Surprisingly, given QAnon’s off-the-wall character and its primarily American cast, the conspiracy theory has reached Latin America and Western Europe. According to NewsGuard, which assesses the veracity of online news, it is being circulated by dozens of social media accounts with hundreds of thousands of subscribers and followers in the UK, France, Italy and Germany. On the other hand, protesters waving QAnon-related signs have taken part in mobilisations against measures to prevent the spread of the coronavirus in London, Paris and Berlin, such as the one that threatened to storm the Reichstag in late August.
The fact that Q’s messages are so vague and cryptic makes them easy to adapt to local circumstances by existing groups – whether far-right white supremacists or populists like the Yellow Vests. Emmanuel Macron, Giuseppe Conte and Angela Merkel have been accused of being paedophiles, Satanists and puppets of the deep state, while populist nationalists such as Vladimir Putin, Boris Johnson, Matteo Salvini and Jair Bolsonaro are lionised as Trump’s allies. The movement has been linked to acts of violence – as in the US, where the FBI declared QAnon a domestic terrorism threat in August 2019. The white supremacist who killed 10 people in Hanau last February was a fan of Q’s.

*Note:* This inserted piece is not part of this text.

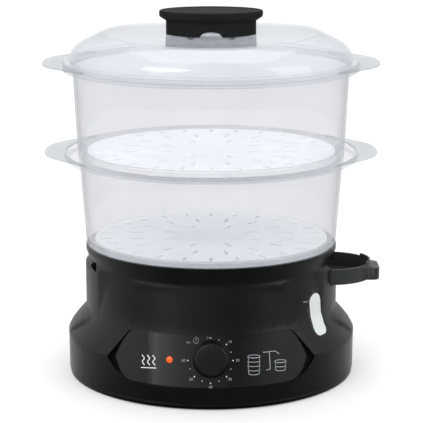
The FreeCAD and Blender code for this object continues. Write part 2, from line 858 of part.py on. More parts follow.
def make_collector():
    flange_oval = grown((rim_half_width, rim_half_depth), -housing_wall - collector_clearance)
    top = ledge_height + collector_flange
    tray_top = grown(ledge_opening(), -collector_clearance)
    tray_low = grown(tray_top, -collector_draft)
    bottom = top - collector_depth
    flange = oval_prism(flange_oval, ledge_height, top)
    tray = oval_stack([at(tray_low, bottom), at(tray_top, ledge_height + 1)])
    chimney = (chimney_half_width, chimney_half_depth)
    stack = oval_stack([at(grown(chimney, chimney_flare), bottom), at(chimney, chimney_top)])
    room = oval_stack([at(grown(tray_low, -collector_wall), bottom + collector_wall),
                       at(grown(tray_top, -collector_wall), top + 1)])
    room = room.cut(stack)
    steam = oval_stack([at(grown(chimney, chimney_flare - collector_wall), bottom - 0.01),
                        at(grown(chimney, -collector_wall), chimney_top + 0.01)])
    tray = fuse_all([flange, tray, stack])
    tray = tray.cut([room, steam])
    rib_x, rib_y = grown(chimney, chimney_flare - collector_wall + 0.4)
    ribs = [box(-rib_x, rib_x, -1, 1, bottom, bottom + chimney_rib_height),
            box(-1, 1, -rib_y, rib_y, bottom, bottom + chimney_rib_height)]
    return fuse_all([tray] + ribs)


def make_turbo_ring():
    bottom = tank_floor_top
    top = bottom + turbo_height
    outer = Part.makeCone(turbo_radius, turbo_radius - 2, turbo_height, Vector(0, 0, bottom), Z_AXIS)
    inner = Part.makeCone(turbo_radius - turbo_wall, turbo_radius - 2 - turbo_wall, turbo_height,
                          Vector(0, 0, bottom), Z_AXIS)
    ring = outer.cut(inner)
    arches = []
    for index in range(turbo_arches // 2):
        cutter = box(-turbo_radius - 5, turbo_radius + 5, -turbo_arch_width / 2, turbo_arch_width / 2,
                     bottom - 1, bottom + turbo_arch_height)
        cutter.rotate(Vector(0, 0, 0), Z_AXIS, index * 360 / turbo_arches)
        arches.append(cutter)
    lip = Part.makeCylinder(turbo_radius - 2, 1.6, Vector(0, 0, top - 1.6), Z_AXIS)
    lip = lip.cut(Part.makeCylinder(turbo_radius - 8, 4, Vector(0, 0, top - 3), Z_AXIS))
    return fuse_all([ring.cut(arches), lip])


# Lid and handle

def plateau_cylinder(drop):
    # The top of the lid is very slightly hollow from side to side: a long shallow cylinder cuts it.
    radius = plateau_half_width ** 2 / (2 * plateau_rise)
    reach = skirt_half_depth + 20
    return Part.makeCylinder(radius + drop, 2 * reach, Vector(0, -reach, plateau_z + radius), Vector(0, 1, 0))


def make_lid():
    outer_sections = [(a, b, lid_base + z) for a, b, z in lid_sections]
    outer = oval_stack(outer_sections).cut(plateau_cylinder(0))
    inner_sections = [(a - lid_wall, b - lid_wall, lid_base + z - lid_wall * (0.3 if z > 5 else 0.0) - 0.01)
                      for a, b, z in lid_sections]
    inner = oval_stack(inner_sections).cut(plateau_cylinder(lid_wall))
    flange = oval_prism((lid_flange_half_width, lid_flange_half_depth), lid_seat, lid_base)
    skirt_oval = grown((lid_sections[0][0], lid_sections[0][1]), -lid_skirt_inset)
    skirt = oval_prism(skirt_oval, lid_seat - lid_skirt_depth, lid_base)
    boss = oval_prism(lid_boss, plateau_z - lid_wall / 2, plateau_z + lid_boss_height)
    shell = fuse_all([outer, flange, skirt, boss])
    throat = oval_prism(grown(skirt_oval, -lid_wall), lid_seat - lid_skirt_depth - 1, lid_base + 0.5)
    holes = lid_screw_shapes(screw_radius + screw_hole_clearance, plateau_z - 10, plateau_z + 10)
    return shell.cut([inner, throat] + holes).removeSplitter()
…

QAnon exposes the social fractures provoked by growing inequality as well as feelings of alienation from the elites. It is also a symptom of mistrust towards the mainstream media and of acceptance of “alternative facts.” Tired of feeling that they have no voice, believers now cling to the hope that the situation will change when the “storm” hits, and they are proud to be part of the “great awakening.” Sceptic taunts and social media restrictions only fuel their feeling of persecution and foster intra-group solidarity. In this context, this and other conspiracy theories will doubtless continue to recruit believers.